I. Are we not apt to receive the gifts of God too much as a matter of course, if not a matter of right?—We are wanting in that spirit of humility which recognises and realises an utter absence of merit. In the story of the ten lepers, which has led us into this train of thought, it was a stranger who returned to give thanks. The Jew was apt to take everything that came to him as a matter of right, and wonder that he did not get more, as being one of God’s peculiar people.

II. In regard to daily mercies their very commonness dulls our sense of gratitude.—Familiarity breeds forgetfulness. If a man has a hair’s-breadth escape from drowning, or comes safe out of a disastrous railway accident, he kneels down and thanks God for such a signal mercy; or if some long-desired but long-denied thing comes into his life, he will say to himself, ‘What a cause for thankfulness!’ But the daily bread that nourishes him, the daily health that makes life a joy to him, the friendships that cheer him, the love of wife and children that fills his home with brightness and comfort, are, or become, so much a matter of course, that it hardly occurs to him that they should ‘be received with thanksgiving.’
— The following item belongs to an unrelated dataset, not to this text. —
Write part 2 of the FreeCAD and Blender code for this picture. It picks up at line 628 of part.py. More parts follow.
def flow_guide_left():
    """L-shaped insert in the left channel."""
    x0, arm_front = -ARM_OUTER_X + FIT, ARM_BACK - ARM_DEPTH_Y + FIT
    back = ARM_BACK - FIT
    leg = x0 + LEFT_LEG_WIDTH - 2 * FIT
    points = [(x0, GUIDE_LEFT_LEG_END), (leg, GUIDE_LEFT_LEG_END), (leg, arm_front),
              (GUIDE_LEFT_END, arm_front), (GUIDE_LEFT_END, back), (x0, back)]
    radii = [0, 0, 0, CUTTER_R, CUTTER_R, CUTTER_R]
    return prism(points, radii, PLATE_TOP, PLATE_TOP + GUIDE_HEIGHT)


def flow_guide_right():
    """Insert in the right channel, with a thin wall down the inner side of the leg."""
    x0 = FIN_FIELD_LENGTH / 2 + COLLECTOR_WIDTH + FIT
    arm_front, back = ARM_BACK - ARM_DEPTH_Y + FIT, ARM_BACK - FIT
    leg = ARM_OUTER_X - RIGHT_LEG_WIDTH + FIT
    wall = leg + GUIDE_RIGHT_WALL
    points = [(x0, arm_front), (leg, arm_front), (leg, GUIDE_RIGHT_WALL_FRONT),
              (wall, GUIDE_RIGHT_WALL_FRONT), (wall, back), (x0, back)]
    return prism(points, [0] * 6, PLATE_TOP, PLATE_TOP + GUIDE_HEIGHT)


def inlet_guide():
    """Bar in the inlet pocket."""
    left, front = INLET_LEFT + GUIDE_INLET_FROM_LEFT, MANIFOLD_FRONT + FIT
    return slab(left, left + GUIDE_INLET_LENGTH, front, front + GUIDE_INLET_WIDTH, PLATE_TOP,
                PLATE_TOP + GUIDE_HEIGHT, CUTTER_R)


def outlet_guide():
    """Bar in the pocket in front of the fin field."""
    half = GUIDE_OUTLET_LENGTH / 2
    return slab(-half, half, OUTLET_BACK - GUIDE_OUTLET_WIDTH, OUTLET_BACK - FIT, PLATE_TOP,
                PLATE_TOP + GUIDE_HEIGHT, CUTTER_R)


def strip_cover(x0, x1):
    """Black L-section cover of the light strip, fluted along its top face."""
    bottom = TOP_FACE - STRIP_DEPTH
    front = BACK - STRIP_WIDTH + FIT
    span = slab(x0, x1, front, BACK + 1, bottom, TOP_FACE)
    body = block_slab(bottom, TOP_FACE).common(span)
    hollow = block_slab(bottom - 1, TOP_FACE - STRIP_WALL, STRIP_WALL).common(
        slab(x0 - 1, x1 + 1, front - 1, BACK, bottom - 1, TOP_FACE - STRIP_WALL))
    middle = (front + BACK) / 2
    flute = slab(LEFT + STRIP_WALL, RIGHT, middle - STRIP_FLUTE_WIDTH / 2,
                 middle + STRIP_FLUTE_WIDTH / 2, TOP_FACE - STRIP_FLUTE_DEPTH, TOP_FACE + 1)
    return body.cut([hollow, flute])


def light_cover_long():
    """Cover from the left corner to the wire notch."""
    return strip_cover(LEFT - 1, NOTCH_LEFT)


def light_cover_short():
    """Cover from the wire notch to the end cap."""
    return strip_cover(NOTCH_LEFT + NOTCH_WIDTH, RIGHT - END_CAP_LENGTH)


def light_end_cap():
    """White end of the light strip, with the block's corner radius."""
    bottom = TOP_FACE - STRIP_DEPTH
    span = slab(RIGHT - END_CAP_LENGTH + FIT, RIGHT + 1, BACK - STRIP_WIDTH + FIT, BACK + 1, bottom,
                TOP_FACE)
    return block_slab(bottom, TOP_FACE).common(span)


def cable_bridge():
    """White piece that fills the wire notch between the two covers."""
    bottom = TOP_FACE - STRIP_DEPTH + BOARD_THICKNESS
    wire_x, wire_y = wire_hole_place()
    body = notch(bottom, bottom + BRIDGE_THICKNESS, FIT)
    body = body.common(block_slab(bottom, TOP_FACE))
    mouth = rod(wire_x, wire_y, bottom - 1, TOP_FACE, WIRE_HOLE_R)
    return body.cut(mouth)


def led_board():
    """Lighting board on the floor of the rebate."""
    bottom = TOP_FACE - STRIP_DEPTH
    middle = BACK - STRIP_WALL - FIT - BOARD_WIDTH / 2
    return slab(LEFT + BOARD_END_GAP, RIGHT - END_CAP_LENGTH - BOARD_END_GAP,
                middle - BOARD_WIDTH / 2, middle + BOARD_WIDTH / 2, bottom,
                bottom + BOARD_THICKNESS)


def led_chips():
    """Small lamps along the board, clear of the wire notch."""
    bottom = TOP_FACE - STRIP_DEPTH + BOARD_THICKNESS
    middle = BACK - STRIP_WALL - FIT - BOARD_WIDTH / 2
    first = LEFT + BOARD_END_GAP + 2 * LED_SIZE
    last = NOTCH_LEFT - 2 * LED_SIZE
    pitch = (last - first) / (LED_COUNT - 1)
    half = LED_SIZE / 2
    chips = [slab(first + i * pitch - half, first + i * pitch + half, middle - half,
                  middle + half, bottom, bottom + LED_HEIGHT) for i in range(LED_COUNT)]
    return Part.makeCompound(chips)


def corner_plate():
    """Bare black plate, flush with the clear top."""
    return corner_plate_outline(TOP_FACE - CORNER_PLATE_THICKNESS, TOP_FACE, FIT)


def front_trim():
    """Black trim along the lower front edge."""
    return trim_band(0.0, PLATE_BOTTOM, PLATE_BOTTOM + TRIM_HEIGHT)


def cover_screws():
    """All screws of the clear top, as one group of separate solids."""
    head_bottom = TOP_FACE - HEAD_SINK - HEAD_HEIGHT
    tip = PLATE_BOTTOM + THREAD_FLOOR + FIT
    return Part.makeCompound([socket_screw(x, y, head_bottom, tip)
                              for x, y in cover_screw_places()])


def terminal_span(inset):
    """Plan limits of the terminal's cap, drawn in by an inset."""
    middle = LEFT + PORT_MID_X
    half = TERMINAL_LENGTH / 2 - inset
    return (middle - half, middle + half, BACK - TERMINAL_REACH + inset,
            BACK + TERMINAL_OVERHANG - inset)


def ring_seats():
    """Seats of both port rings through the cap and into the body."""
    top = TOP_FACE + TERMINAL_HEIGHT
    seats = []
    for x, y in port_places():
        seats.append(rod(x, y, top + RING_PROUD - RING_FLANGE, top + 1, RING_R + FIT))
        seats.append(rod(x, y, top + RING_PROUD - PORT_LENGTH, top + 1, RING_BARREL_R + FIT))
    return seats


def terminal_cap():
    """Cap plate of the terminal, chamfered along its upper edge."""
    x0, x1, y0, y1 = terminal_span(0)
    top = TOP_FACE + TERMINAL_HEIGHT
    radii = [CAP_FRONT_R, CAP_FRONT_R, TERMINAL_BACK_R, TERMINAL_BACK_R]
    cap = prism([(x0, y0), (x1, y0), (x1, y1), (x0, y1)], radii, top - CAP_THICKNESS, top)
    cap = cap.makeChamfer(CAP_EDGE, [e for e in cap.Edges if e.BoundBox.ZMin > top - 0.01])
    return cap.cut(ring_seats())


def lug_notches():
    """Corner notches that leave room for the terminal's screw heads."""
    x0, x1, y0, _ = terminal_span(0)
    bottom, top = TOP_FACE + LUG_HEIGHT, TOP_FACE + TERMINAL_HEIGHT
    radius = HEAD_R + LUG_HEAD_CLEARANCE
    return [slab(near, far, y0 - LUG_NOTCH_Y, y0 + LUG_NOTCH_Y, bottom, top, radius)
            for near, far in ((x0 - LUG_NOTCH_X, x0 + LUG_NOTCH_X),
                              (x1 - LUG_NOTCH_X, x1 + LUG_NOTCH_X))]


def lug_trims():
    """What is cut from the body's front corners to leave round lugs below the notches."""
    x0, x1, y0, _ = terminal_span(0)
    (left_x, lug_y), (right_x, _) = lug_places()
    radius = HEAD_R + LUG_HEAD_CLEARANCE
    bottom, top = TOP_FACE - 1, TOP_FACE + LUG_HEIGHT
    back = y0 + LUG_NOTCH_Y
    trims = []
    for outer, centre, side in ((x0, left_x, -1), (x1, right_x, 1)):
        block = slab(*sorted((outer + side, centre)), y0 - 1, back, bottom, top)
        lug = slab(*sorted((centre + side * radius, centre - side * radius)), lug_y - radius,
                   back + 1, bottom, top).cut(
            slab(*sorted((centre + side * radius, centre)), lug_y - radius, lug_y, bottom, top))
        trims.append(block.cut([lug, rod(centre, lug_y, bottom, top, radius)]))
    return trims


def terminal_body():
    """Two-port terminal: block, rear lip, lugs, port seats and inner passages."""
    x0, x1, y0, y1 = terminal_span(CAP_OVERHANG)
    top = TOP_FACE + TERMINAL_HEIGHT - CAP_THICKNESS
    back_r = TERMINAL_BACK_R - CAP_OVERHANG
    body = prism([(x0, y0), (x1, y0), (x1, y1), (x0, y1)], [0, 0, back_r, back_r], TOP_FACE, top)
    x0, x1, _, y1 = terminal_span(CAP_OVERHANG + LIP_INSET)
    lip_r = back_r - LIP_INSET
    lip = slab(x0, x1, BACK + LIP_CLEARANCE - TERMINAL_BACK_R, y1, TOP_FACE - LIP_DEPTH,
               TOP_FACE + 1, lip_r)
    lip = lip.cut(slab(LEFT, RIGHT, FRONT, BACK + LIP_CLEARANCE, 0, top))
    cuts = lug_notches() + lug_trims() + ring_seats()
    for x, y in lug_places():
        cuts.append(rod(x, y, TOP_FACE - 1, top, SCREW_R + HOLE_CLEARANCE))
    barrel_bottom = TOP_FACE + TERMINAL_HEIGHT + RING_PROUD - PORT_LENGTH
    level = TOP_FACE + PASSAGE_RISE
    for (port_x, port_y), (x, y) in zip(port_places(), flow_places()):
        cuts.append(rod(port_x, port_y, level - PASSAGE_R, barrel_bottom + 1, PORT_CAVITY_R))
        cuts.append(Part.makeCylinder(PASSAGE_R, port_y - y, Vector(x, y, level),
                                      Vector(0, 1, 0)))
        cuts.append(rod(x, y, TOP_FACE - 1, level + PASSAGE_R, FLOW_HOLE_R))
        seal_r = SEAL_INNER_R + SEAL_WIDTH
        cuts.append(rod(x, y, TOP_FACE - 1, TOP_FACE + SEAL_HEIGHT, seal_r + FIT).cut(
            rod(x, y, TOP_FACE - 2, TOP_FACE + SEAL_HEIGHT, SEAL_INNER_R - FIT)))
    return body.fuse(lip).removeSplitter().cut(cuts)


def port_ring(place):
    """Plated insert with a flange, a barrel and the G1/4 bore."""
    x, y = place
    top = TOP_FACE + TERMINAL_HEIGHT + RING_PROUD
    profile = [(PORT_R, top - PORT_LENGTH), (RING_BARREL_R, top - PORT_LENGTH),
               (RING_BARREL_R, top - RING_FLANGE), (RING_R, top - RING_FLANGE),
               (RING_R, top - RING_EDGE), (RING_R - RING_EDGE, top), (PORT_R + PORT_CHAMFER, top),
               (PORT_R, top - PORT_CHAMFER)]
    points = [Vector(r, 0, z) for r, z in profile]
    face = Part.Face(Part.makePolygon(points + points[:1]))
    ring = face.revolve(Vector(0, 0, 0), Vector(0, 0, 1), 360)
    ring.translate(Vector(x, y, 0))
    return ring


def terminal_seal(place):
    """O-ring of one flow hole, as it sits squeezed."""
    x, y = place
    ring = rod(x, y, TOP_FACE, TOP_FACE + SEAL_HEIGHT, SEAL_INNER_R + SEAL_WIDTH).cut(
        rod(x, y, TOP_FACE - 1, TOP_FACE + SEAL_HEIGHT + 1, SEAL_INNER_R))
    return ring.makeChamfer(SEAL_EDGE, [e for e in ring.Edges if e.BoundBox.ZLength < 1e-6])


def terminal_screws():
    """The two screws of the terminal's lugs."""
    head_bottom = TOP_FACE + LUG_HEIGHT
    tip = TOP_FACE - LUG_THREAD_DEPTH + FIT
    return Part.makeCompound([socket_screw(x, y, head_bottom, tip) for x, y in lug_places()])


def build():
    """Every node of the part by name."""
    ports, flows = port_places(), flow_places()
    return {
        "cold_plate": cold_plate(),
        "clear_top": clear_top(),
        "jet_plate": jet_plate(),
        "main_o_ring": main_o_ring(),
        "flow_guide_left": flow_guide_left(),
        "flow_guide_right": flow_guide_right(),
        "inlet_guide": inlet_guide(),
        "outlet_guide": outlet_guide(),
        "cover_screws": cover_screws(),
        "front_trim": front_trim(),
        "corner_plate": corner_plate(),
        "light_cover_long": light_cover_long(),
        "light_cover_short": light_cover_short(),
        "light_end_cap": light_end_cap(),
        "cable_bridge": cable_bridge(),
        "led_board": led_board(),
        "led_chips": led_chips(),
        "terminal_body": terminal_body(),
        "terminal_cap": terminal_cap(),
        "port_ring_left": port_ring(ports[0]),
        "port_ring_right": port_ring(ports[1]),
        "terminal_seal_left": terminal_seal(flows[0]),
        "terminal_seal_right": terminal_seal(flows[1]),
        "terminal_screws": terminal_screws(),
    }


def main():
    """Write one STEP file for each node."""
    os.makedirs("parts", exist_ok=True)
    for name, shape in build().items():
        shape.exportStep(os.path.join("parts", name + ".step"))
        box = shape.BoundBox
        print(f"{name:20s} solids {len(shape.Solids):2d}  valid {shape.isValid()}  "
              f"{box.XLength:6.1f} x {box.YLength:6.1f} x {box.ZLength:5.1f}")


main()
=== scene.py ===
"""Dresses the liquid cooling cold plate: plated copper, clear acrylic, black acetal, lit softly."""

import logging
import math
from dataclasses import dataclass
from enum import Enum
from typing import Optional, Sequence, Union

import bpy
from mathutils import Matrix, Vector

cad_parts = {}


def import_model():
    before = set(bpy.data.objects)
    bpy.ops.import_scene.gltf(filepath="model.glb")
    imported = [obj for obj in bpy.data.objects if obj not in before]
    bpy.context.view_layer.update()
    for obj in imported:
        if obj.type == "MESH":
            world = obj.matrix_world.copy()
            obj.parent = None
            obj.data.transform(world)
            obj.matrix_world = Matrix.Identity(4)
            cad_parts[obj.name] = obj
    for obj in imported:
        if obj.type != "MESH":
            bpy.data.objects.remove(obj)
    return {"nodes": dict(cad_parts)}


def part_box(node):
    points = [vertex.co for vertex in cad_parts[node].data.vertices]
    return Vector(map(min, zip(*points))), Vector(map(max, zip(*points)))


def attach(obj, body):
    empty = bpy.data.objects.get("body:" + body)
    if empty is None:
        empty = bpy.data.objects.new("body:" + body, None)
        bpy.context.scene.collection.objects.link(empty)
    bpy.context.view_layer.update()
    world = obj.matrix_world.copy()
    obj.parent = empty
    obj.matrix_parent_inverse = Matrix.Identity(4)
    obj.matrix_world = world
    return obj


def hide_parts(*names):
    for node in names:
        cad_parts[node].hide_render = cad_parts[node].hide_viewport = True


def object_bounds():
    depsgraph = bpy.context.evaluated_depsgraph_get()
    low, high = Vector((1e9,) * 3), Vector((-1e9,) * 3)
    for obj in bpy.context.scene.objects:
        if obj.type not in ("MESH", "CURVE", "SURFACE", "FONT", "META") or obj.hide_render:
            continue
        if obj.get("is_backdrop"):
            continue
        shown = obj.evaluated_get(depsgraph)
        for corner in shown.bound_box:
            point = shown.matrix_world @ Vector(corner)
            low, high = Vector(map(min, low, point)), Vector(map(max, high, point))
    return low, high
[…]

III. We may find another cause of this ingratitude in the fact that even sincere Christians walk too much by sight, too little by faith.—‘Out of sight, out of mind,’ is a familiar saying; how sad that it should have any application to the relations that exist between God and His children! We touch, we taste, we see, we handle; the things we enjoy day by day present themselves to our senses, but the Giver of all is an object of faith. ‘No man hath seen God at any time,’ so He is forgotten; shares the fate of the machinery that produces our food and raiment; we forget Him for the same reason that we forget the mill that grinds our corn and the loom that produces our cloth; ‘out of sight, out of mind.’

Rev. G. S. Streatfeild.

Illustration

‘There is more prayer than praise in the world. It ought to be the reverse. There should be more praise than prayer. For what we have received is much more than what we want. Our mercies accumulate much faster than our necessities.’